In a letter to Vince Clemente (who also comments on the dramatic text) the poet writes:

“I am attaching something I have worked on, off and on, for ten years:my verse drama, The Boy and the Lion’s Head . I hope you will find time to read it. There is much of me, and what made me a poet, in it. I wrote it for radio, but it could be staged, ideally with music. I have tried to show the impact language/words make on a small boy’s imagination: in a narrative of impending grief. The old man’s Somme reality is the young boy’s end-of-the world fantasy (a fantasy powered by the power of childhood myth and the old man’s ragged ramblings of war-wreathed truths).Ultimately, for me at least, it is the story of the need for love.”

The very introduction of some daily elements, of our mentality and perceptions, that explain the actual setting where the community by Kilvey Hill lives its life, are able to make possible the understanding, the coming nearer to the word essence. Kilvey Hill is not only a simple form of relief, it is what once the Greeks called Olymp, where the life surrounding it flows according to the laws of nature and within their framework. The hill is both a witness and a participant at the same time, in all the moments of existence, or even more, it guards and confirms their existence in time:

The hill I climbed and climbed as a small girl:
Kilvey, where I found each moment’s freedom.

All the characters without exception are in one way or another related to this Hill: it is here that they were born, that they suffered, that they loved, later on giving the poems “the raw matter” to pass over the centuries the image of their life, as it was fated by destiny. Even the apocalyptic fancy of the Old Man comes into being here, too, and becomes frightful as any end of civilization and world.

As a matter of fact, we speak about the initiation way of a child who moves away from Kilvey Hill in quest of the essential force of life. The grandparents’ wisdom is but the staff against which he props:

The grandmother:

My love is giving his body shelter.

The grandfather:

My love is giving the pain he will know.

The boy lives between two questions that increase the enigma. His parents are enveloped with the veil of mystery.

The boy:

Where is my wild-haired runaway mother?
Where is my sea-loving Sinbad-father?

As we can see, the clearing up of the existential mystery is an invading, eternal, enslaving attempt that makes use of all the human qualities. The knowing of the Evil, for instance, not accidentally introduced by the Unknown Man, produces dramatic moments, prosodicalLy supported at high tensions by the poet:

The Devil’s Cave, dark mouth
Of an old dying man:
The Devil’s Cave, dribbling
Water sickened with rust:
The Devil’s Cave, dark gasp
That’s frozen forever:
The Devil’s Cave that leads
To a boy’s last nightmare,
That leads to hell-faced death.

In all this initiation journey the Boy is guided by the Unknown Man and the Unknown Woman, to all appearances two characters, in reality only one in two guises, that sequentially share their initiation path.
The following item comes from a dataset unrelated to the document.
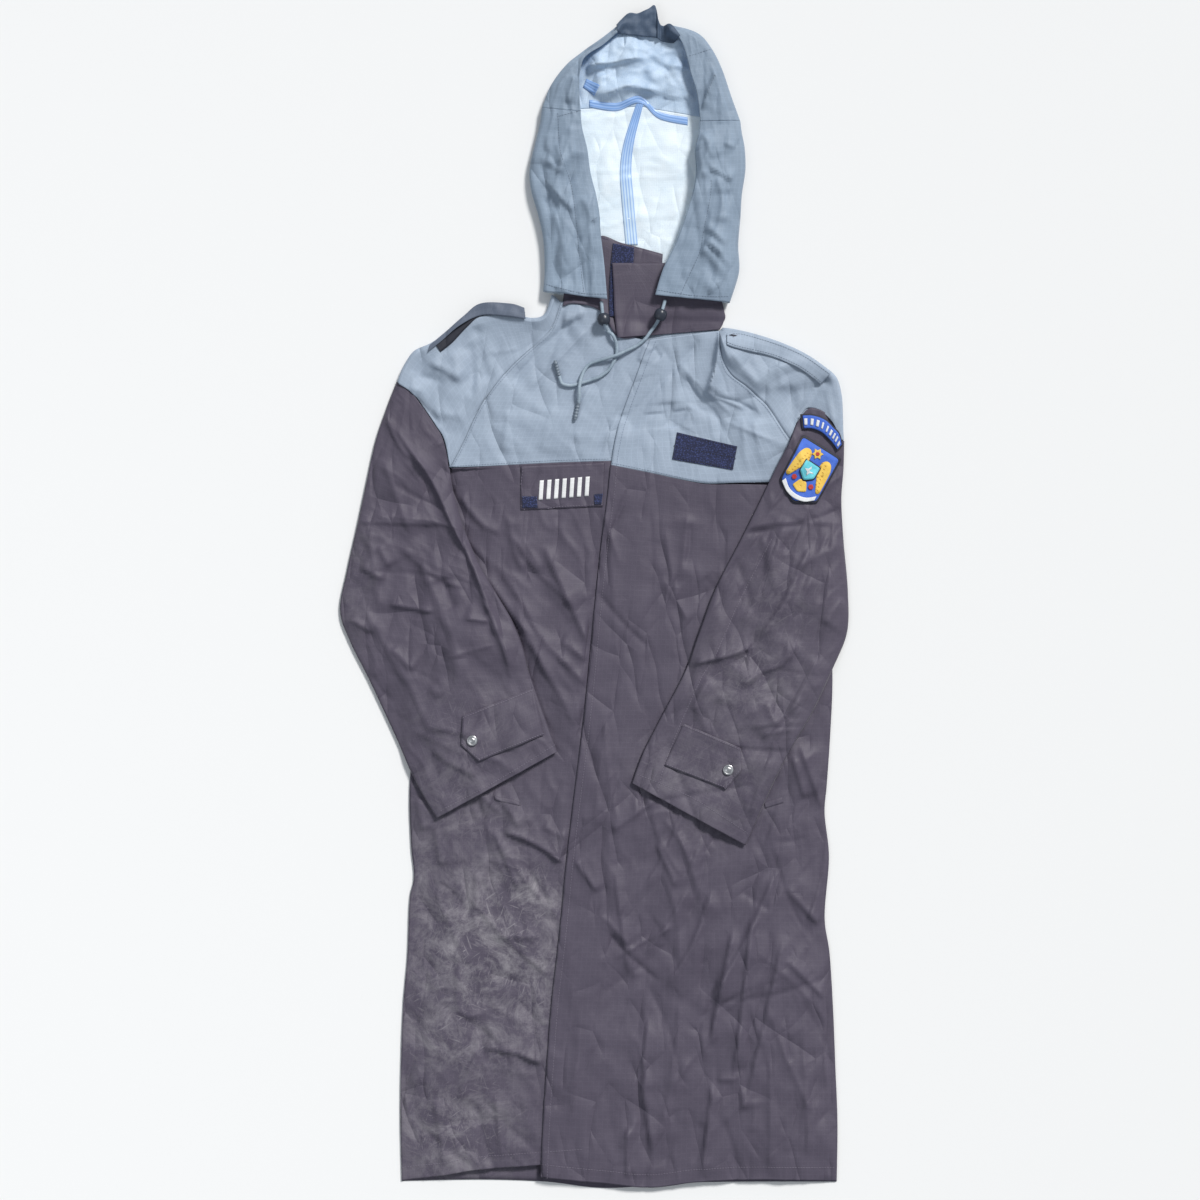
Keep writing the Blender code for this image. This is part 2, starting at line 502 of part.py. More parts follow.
def folded_row(seam, fold, upper, radius, band_steps, floor_end, floor_steps, fold_steps=5):
    """A cloth folded once: from its upper end round the fold and back along the surface."""
    seam, fold, floor_end = Vector(seam), Vector(fold), Vector(floor_end)
    radius = min(radius, 0.42 * (fold - seam).length)
    outward = (fold - seam).normalized()
    turn = fold - outward * (radius + WALL / 2)
    crest = FLOOR_LEVEL + 2 * radius
    points = []
    for i in range(band_steps):
        t = i / band_steps
        place = seam.lerp(turn, t)
        points.append((place.x, place.y, upper + (crest - upper) * t * t))
    for i in range(fold_steps):
        angle = math.pi * (0.5 - i / (fold_steps - 1))
        place = turn + outward * radius * math.cos(angle)
        points.append((place.x, place.y, FLOOR_LEVEL + radius * (1 + math.sin(angle))))
    for i in range(1, floor_steps + 1):
        place = turn.lerp(floor_end, i / floor_steps)
        points.append((place.x, place.y, FLOOR_LEVEL))
    return points


def make_caps():
    for name, rows, gap in (("cap_left", CAP_LEFT, -SEAM_GAP), ("cap_right", CAP_RIGHT, SEAM_GAP)):
        level = front_level if gap < 0 else over_level
        grid = []
        for seam_x, seam_y, fold_x, fold_y in resampled(rows, CAP_ROWS):
            seam = (seam_x + gap, seam_y)
            grid.append(folded_row(seam, (fold_x, fold_y), level(seam_x, seam_y), 0.0055, 5, seam, 2))
        cloth(name, grid, BLUE_CLOTH)


def make_sleeves():
    under = ["back", "front_left", "front_right", "yoke_left", "yoke_right"]
    ring_points = 16
    for name, rows in (("sleeve_left", SLEEVE_LEFT), ("sleeve_right", SLEEVE_RIGHT)):
        grid = []
        for outer_x, outer_y, inner_x, inner_y in resampled(rows, 14):
            outer, inner = Vector((outer_x, outer_y)), Vector((inner_x, inner_y))
            ring = []
            for k in range(ring_points):
                angle = 2 * math.pi * k / ring_points
                place = outer.lerp(inner, (1 - math.cos(angle)) / 2)
                rest = top_of(place.x, place.y, under, 0.022)
                low = FLOOR_LEVEL + (rest + CLEARANCE if rest else 0.0)
                side = math.copysign(abs(math.sin(angle)) ** 0.6, math.sin(angle))
                height = low + SLEEVE_HEIGHT * (0.5 + 0.5 * side)
                if side > 0:
                    height += fold_height(SLEEVE_FOLDS, place.x, place.y) * side
                ring.append((place.x, place.y, height))
            grid.append(ring)
        cloth(name, grid, DARK_CLOTH, closed=True)


def make_hood():
    for name, rows in (("hood_left", HOOD_LEFT), ("hood_right", HOOD_RIGHT)):
        gap = -SEAM_GAP / 2 if rows is HOOD_LEFT else SEAM_GAP / 2
        grid = [
            folded_row(row[:2], row[2:4], HOOD_EDGE_HEIGHT, HOOD_FOLD_RADIUS, 5, (row[4] + gap, row[5]), 4)
            for row in resampled(rows, 13)
        ]
        cloth(name, grid, BLUE_CLOTH)
    grid = []
    for row in resampled(CROWN, 8):
        left_edge, left, right, right_edge, middle = (Vector(row[i:i + 2]) for i in (0, 2, 4, 6, 8))
        start = folded_row(left_edge, left, HOOD_EDGE_HEIGHT, HOOD_FOLD_RADIUS, 3, middle, 3)
        end = folded_row(right_edge, right, HOOD_EDGE_HEIGHT, HOOD_FOLD_RADIUS, 3, middle, 3)
        section = start + end[-2::-1]
        half = len(section) // 2
        lifted = [
            (x, y + SEAM_GAP, z + max(0.0, row[10]) * (1 - abs(i - half) / half))
            for i, (x, y, z) in enumerate(section)
        ]
        grid.append(lifted)
    cloth("hood_crown", grid, BLUE_CLOTH)
    lay("hood_tape_centre", TAPE_CENTRE, PALE_TAPE, ["hood_left", "hood_right"], 3, 6, 0.001, 0.0, 0.0005)
    lay("hood_tape_crown", TAPE_CROWN, PALE_TAPE, ["hood_crown", "hood_left", "hood_right"], 3, 8, 0.001, 0.004, 0.0005)
    lay("hood_brim", BRIM, NAVY_BRIM, ["hood_crown"], 4, 12, TRIM_WALL, 0.012, 0.002)


def make_collar():
    floor = ["hood_left_floor", "hood_right_floor", "yoke_back"]
    for half in ("left", "right"):
        rows = HOOD_LEFT if half == "left" else HOOD_RIGHT
        grid = [[(row.fold_x, row.fold_y, FLOOR_LEVEL), (row.centre_x, row.centre_y, FLOOR_LEVEL)] for row in rows]
        flat = [[Vector(point) for point in row] for row in grid]
        corners = [point for row in flat for point in row]
        faces = [(2 * i, 2 * i + 1, 2 * i + 3, 2 * i + 2) for i in range(len(flat) - 1)]
        laid[f"hood_{half}_floor"] = (BVHTree.FromPolygons(corners, faces), WALL / 2)
    lay("collar_back", COLLAR_BACK, DARK_CLOTH, floor, 7, 4, WALL)
    below = floor + ["collar_back"]
    lay("collar_under", COLLAR_UNDER, DARK_CLOTH, below + ["yoke_left"], 7, 8, WALL, 0.010, 0.001)
    lay("collar_hook", COLLAR_HOOK, NAVY_HOOK, below + ["collar_under"], 4, 6, extra=0.0004)
    lay("collar_over", COLLAR_OVER, DARK_CLOTH, below + ["collar_under", "collar_hook", "yoke_left"], 9, 8, WALL, 0.010, 0.001)


def make_trims():
    lay("chest_flap", CHEST_FLAP, DARK_CLOTH, ["front_left"], 6, 4)
    lay("flap_stripe", FLAP_STRIPE, WHITE_STRIPE, ["front_left", "chest_flap"], 4, 3)
    lay("flap_hook_left", FLAP_HOOK_LEFT, NAVY_HOOK, ["front_left", "chest_flap"], 3, 3, reach=0.004)
    lay("flap_hook_right", FLAP_HOOK_RIGHT, NAVY_HOOK, ["front_left", "chest_flap"], 3, 3, reach=0.004)
    lay("chest_hook", CHEST_HOOK, NAVY_HOOK, ["yoke_right"], 5, 3, stiff=True)
    sleeve = ["sleeve_right", "cap_right", "yoke_right"]
    lay("badge_shield", BADGE_SHIELD, BADGE_BLUE, sleeve, 5, 8, extra=0.001)
    lay("badge_arc", BADGE_ARC, BADGE_BLUE, sleeve, 4, 7, extra=0.001)
    lay("cuff_tab_left", TAB_LEFT, DARK_CLOTH, ["sleeve_left"], 4, 5)
    lay("cuff_tab_right", TAB_RIGHT, DARK_CLOTH, ["sleeve_right"], 4, 5)
    lay("epaulette_left", EPAULETTE_LEFT, BLUE_CLOTH, ["cap_left"], 3, 9, extra=0.001)
    lay("epaulette_right", EPAULETTE_RIGHT, BLUE_CLOTH, ["cap_right", "yoke_right"], 4, 9)
    lay("pocket_welt_left", WELT_LEFT, DARK_CLOTH, ["front_left"], 4, 2, reach=0.004)
    lay("pocket_welt_right", WELT_RIGHT, DARK_CLOTH, ["front_right"], 4, 2, reach=0.004)


def make_snap(name, station, tab):
    """A snap cap: a low cylinder with a rounded edge."""
    build = bmesh.new()
    bmesh.ops.create_cone(build, cap_ends=True, segments=24, radius1=SNAP_RADIUS, radius2=SNAP_RADIUS, depth=SNAP_HEIGHT)
    mesh = bpy.data.meshes.new(name)
    build.to_mesh(mesh)
    build.free()
    piece = bpy.data.objects.new(name, mesh)
    bpy.data.collections[PARTS].objects.link(piece)
    rest = top_of(station.x, station.y, [tab], SNAP_RADIUS)
    piece.location = (station.x, station.y, rest + 2 * SEAM_GAP + SNAP_HEIGHT / 2)
    mesh.materials.append(material(STEEL))
    rounding = piece.modifiers.new("rounded edge", "BEVEL")
    rounding.width = 0.001
    rounding.segments = 2
    rounding.limit_method = "ANGLE"
    return piece


def tube(name, points, radius, finish):
    """A cord as a curve with a round bevel and filled ends."""
    data = bpy.data.curves.new(name, "CURVE")
    data.dimensions = "3D"
    data.bevel_depth = radius
    data.bevel_resolution = 2
    data.use_fill_caps = True
    spline = data.splines.new("POLY")
    spline.points.add(len(points) - 1)
    for target, point in zip(spline.points, points):
        target.co = (*point, 1.0)
    piece = bpy.data.objects.new(name, data)
    bpy.data.collections[PARTS].objects.link(piece)
    data.materials.append(material(finish))
    return piece


def bead(name, before, after):
    """A bored barrel bead, turned about the cord that runs through it."""
    bore = CORD_RADIUS + 0.0019
    half = BEAD_LENGTH / 2
    profile = [(bore, half)]
    for i in range(7):
        angle = math.pi * (0.5 - i / 6)
        profile.append((bore + 0.001 + (BEAD_RADIUS - bore - 0.001) * math.cos(angle), half * math.sin(angle)))
    profile.append((bore, -half))
    mesh = bpy.data.meshes.new(name)
    build = bmesh.new()
    verts = [build.verts.new((x, 0.0, z)) for x, z in profile]
    for a, b in zip(verts, verts[1:] + verts[:1]):
        build.edges.new((a, b))
    build.to_mesh(mesh)
    build.free()
    piece = bpy.data.objects.new(name, mesh)
    bpy.data.collections[PARTS].objects.link(piece)
    mesh.materials.append(material(DARK_PLASTIC))
    turned = piece.modifiers.new("turned", "SCREW")
    turned.steps = turned.render_steps = 20
    turned.use_merge_vertices = True
    turned.merge_threshold = 0.00001
    direction = (after - before).normalized()
    spin = direction.to_track_quat("Z", "Y").to_matrix().to_4x4()
    piece.matrix_world = Matrix.Translation((before + after) / 2) @ spin
    return piece


def make_cords():
    under = ["yoke_left", "yoke_right", "collar_under", "collar_over", "collar_hook"]
    for side, route, tip in (("left", CORD_LEFT, CORD_TIP_LEFT), ("right", CORD_RIGHT, CORD_TIP_RIGHT)):
        placed = []
        for i, point in enumerate(route):
            beaded = i in (1, 2)
            rest = top_of(point.x, point.y, under, 0.009)
            stand = (BEAD_RADIUS if beaded else CORD_RADIUS) + 0.0012
            placed.append((point.x, point.y, rest + stand + point.lift))
        smooth = [Vector(p) for p in resampled(placed, 30)]
        tube(f"drawcord_{side}", smooth, CORD_RADIUS, BLUE_CLOTH)
        bead(f"cord_bead_{side}", Vector(placed[1]), Vector(placed[2]) )
        ends = []
        for station in tip:
            rest = top_of(station.x, station.y, under, 0.004)
            ends.append((station.x, station.y, rest + TIP_RADIUS + 0.0008))
        tube(f"cord_tip_{side}", ends, TIP_RADIUS, DARK_PLASTIC)


def main():
    clear_scene()
    bpy.context.scene.collection.children.link(bpy.data.collections.new(PARTS))
    make_body()
    make_yokes()
    make_caps()
    make_sleeves()
    make_hood()
    make_collar()
    make_trims()
    make_snap("cuff_snap_left", SNAP_LEFT, "cuff_tab_left")
    make_snap("cuff_snap_right", SNAP_RIGHT, "cuff_tab_right")
    make_cords()


main()
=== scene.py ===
"""Looks of the hooded raincoat that lies on its back, sleeves folded down over its fronts.

Metres, +Z up, +Y from the hem to the hood; the tables are in millimetres. Left and right are those of someone
who looks down on the coat. Every cloth is a fine grid on the form of its solid, with its creases pressed in.
"""

import logging
import math
from dataclasses import dataclass, field
from enum import Enum
from typing import Callable, NamedTuple, Optional, Sequence, Union

import bmesh
import bpy
import numpy as np
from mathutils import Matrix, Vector
from mathutils.bvhtree import BVHTree


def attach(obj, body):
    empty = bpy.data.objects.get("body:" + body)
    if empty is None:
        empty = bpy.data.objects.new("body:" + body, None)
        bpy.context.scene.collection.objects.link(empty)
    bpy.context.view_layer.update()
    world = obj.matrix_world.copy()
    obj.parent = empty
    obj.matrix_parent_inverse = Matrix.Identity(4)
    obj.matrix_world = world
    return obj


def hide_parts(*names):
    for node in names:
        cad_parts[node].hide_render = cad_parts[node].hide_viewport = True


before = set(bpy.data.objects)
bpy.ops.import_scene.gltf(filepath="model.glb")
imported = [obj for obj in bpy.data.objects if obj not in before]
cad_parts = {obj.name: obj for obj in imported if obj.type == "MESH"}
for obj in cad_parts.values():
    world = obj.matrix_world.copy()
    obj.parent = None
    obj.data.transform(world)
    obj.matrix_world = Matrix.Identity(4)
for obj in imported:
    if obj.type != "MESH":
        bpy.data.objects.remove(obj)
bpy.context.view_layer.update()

log = logging.getLogger("raincoat")

Array = np.ndarray
Names = Sequence[str]
Piece = bpy.types.Object
Socket = bpy.types.NodeSocket

BODY_NAME = "root"
WALL = 0.0008           # coated nylon with its hems
TAPE_WALL = 0.0002
PATCH_WALL = 0.0006     # an embroidered field
CLEARANCE = 0.0004      # between a piece and what it lies on
SEAM_GAP = 0.00015
FLOOR_LEVEL = 0.00075   # middle of a wall that rests on the surface
LOWEST_FRONT = 0.0019
SIDE_LEVEL = 0.0027
FRONT_LIFT = 0.0062
SIDE_FALL = 0.070
UNDERLAP = 0.050
OVERLAP_STEP = 0.0027
CAP_FOLD_RADIUS = 0.0055
SLEEVE_HEIGHT = 0.0085
HOOD_FOLD_RADIUS = 0.0082
HOOD_EDGE_HEIGHT = 0.021
HOOD_FLOOR_TOP = 0.0035
CORD_RADIUS = 0.0024
CORD_STAND = 0.0006     # between a cord and what it lies on
BEAD_RADIUS = 0.0090
BEAD_LENGTH = 0.0160
LIT_FROM = (0.60, 0.80)  # the side of the coat that faces the softbox


class Side(Enum):
    """Which half of the coat a piece belongs to, seen from above."""

    LEFT = "left"
    RIGHT = "right"


class Held(Enum):
    """How a cut piece is held."""

    LAID = "laid"
    FOLDED = "folded"


class Crease(NamedTuple):
    """A crease pressed into cloth: its line, its reach to each side, its height and its lean.

    A height below zero is a trough, and a lean near 1 or -1 makes one side steep.
    """

    line: tuple
    width: float
    height: float
    lean: float


class Patch(NamedTuple):
    """A soft oval of rubbed dust."""

    x: float
    y: float
    width: float
    length: float
    amount: float


def mm(*rows: tuple) -> Array:
    """Rows of numbers given in millimetres. Each row of a table is x and y of one place or more."""
    return np.array(rows) / 1000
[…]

The Boy asks himself:

How far does the sea go?
Does it go to where his ship sails?

How far does the land go?
Does it go to where her house is?

How far does the sky go?
Does it go to where Jesus lives?

How far does the day go?
Does it go to where the War is?

The Unknown people know the answer that is in man. It is the boy’s song that lets us know it:

Weep flowers, weep
For all the people buried deep.

Sigh tall trees, sigh
For all the prayers sent to the sky.

Pray strange day, pray
For all the grief that’s gone away.

Sleep dead ones, sleep
For all the sad songs time shall reap.

Though the temptation is great we are not willing to come up to Ulysis, who first drew the way to initiation. Maybe to Joyce. But for all of them there remains the fascination of the mythical process of initiation which man begins once he is born and ends it as soon as he passes away. Even Peter Thabit Jones, who writes his artistic biography through the Boy, does not make any exception. He, the Poet, crosses this way to discover “the Lion’s Head” in a dramatic clash between himself and the enigma itself. Here there is no golden means: the human qualities are triumphant or, insufficient or not properly used they provoke the tragedy of the end.

The way of knowledge is never a romantic walk. It is always hard, unforeseeable, tragic. The great art of the poet consists in the introduction of those daily elements by which he brings the Boy closer to us. The war, for instance, obsessively recurs because nothing more absurd has ever been invented by man! In a word, I have read a poem that can be performed by each of us. Because each of us covers this way of initiation. Peter Thabit Jones opens the horizon to Kilvey Hill for us, describing by the quasi-totality of the poetic techniques the way he has taken himself to solve the world enigma that is life.